When someone has fewer tax forms, less cultural frustration, better weather, better relationships, and a stronger feeling of alignment, they may be more able to focus and produce.
The financial benefit is not only saving money. It may be earning more.
A person making $1 million may save money through tax planning, but the larger opportunity is that the same person may become more focused and grow income to $2 million because their life works better.
The transcript calls this the “golden ticket” that is not discussed enough.
Lower tax can also improve motivation
Reducing tax is still presented as part of the psychological benefit.
The transcript says that giving away half of one’s income can create a feeling of being a slave to the government. Paying a much lower rate, such as 9%, may feel acceptable and reduce resentment.

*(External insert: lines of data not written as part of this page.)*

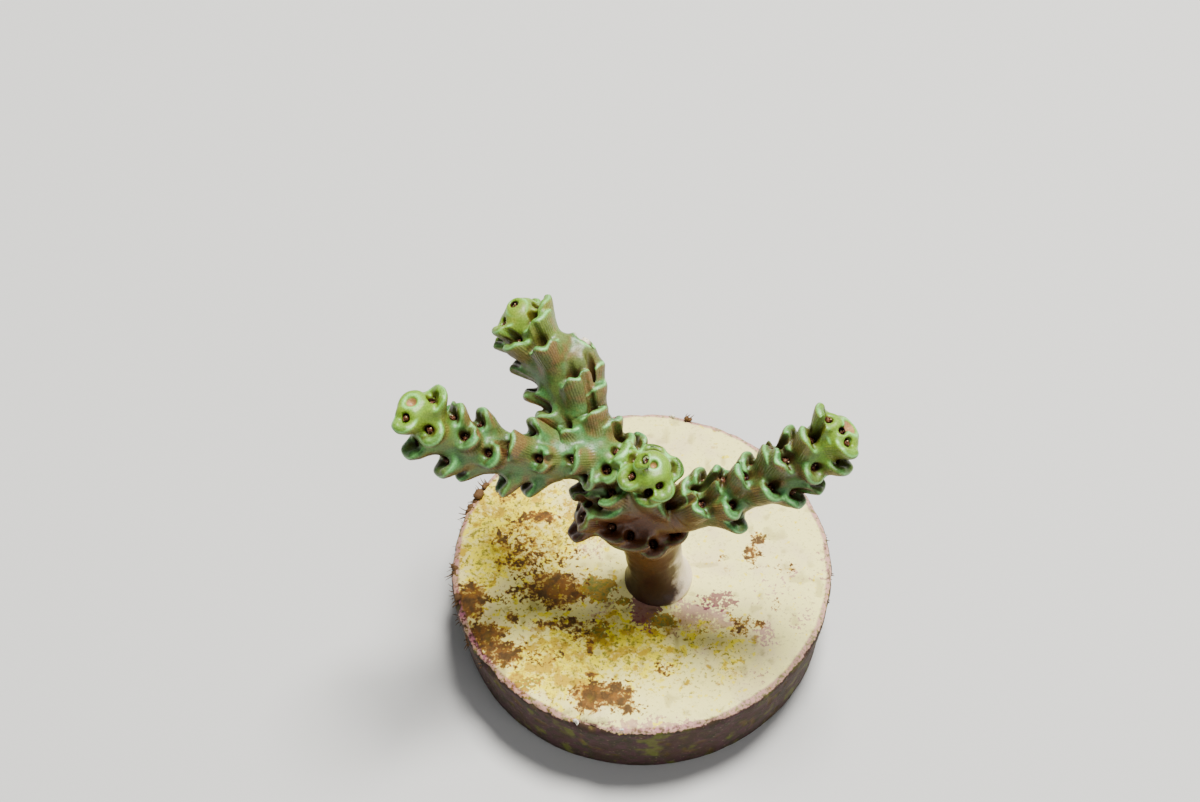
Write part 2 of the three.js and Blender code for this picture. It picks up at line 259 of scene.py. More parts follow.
def make_camera():
    target = Vector((0, 0, DISC_TOP * MM))
    place = target + CAMERA_DISTANCE * Vector((0, -math.cos(TURN_DOWN), math.sin(TURN_DOWN)))
    forward = Vector((0, math.cos(TURN_DOWN), -math.sin(TURN_DOWN)))
    right = Vector((1, 0, 0))
    up = right.cross(forward)
    panned = forward * math.cos(PAN) + right * math.sin(PAN)
    right = right * math.cos(PAN) - forward * math.sin(PAN)
    aim = panned * math.cos(TILT) + up * math.sin(TILT)
    up = up * math.cos(TILT) - panned * math.sin(TILT)
    data = bpy.data.cameras.new("camera")
    data.lens = FOCAL
    data.sensor_width = SENSOR_WIDTH
    data.clip_start = 0.01
    data.clip_end = 5
    camera = add_object("camera", data)
    axes = Matrix((right, up, -aim)).transposed().to_4x4()
    camera.matrix_world = Matrix.Translation(place) @ axes
    bpy.context.scene.camera = camera


def make_area_light(name, place, size, power, colour):
    data = bpy.data.lights.new(name, "AREA")
    data.shape = "DISK"
    data.size = size
    data.energy = power
    data.color = colour
    light = add_object(name, data)
    light.location = place
    light.rotation_euler = (LIGHT_AIM - Vector(place)).to_track_quat("-Z", "Y").to_euler()


def make_stage():
    mesh = bpy.data.meshes.new("floor")
    square = ((-1, -1), (1, -1), (1, 1), (-1, 1))
    corners = [(x * FLOOR_HALF, y * FLOOR_HALF, 0) for x, y in square]
    mesh.from_pydata(corners, [], [(0, 1, 2, 3)])
    floor = add_object("floor", mesh)
    material = bpy.data.materials.new("floor")
    material.use_nodes = True
    shader = material.node_tree.nodes["Principled BSDF"]
    shader.inputs["Base Color"].default_value = (0.62, 0.62, 0.61, 1)
    shader.inputs["Roughness"].default_value = 0.9
    mesh.materials.append(material)

    world = bpy.data.worlds.new("studio")
    world.use_nodes = True
    background = world.node_tree.nodes["Background"]
    background.inputs["Color"].default_value = (0.95, 0.97, 1, 1)
    background.inputs["Strength"].default_value = WORLD_STRENGTH
    bpy.context.scene.world = world
    for light in LIGHTS:
        make_area_light(*light)


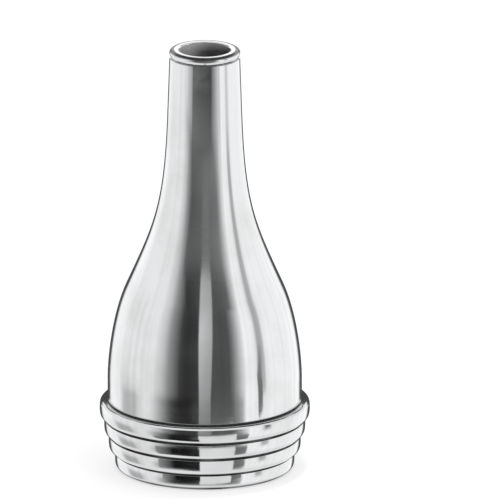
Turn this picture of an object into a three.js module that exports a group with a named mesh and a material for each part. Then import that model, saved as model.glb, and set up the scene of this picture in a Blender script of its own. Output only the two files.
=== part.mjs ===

Knowing that most of the money earned belongs to the person who earned it can create more motivation to work, build, invest, and produce.
This is framed as another way of removing tension.
Main principles
The transcript’s main points are:
- tax savings and cost savings are useful, but not the whole story
- moving abroad can expose someone to higher-level people and ideas
- leaving a familiar environment can increase self-awareness
- being uncomfortable can force growth
- living where one feels welcome can reduce internal tension
- resolving identity or lifestyle conflict can improve performance
- feeling at peace can increase business output
- lower tax can improve motivation because more effort feels worthwhile
- the best financial results may come from alignment, not only savings
Practical takeaway
International planning is not only about reducing taxes or lowering living costs. It can also change the environment, mindset, social circle, and emotional state that shape how well a person performs.
The practical lesson is to identify where life feels misaligned. For some people, that may be taxes. For others, it may be culture, weather, relationships, bureaucracy, business environment, or citizenship itself. Going where life fits better can free up energy, sharpen focus, and create the conditions for stronger financial results.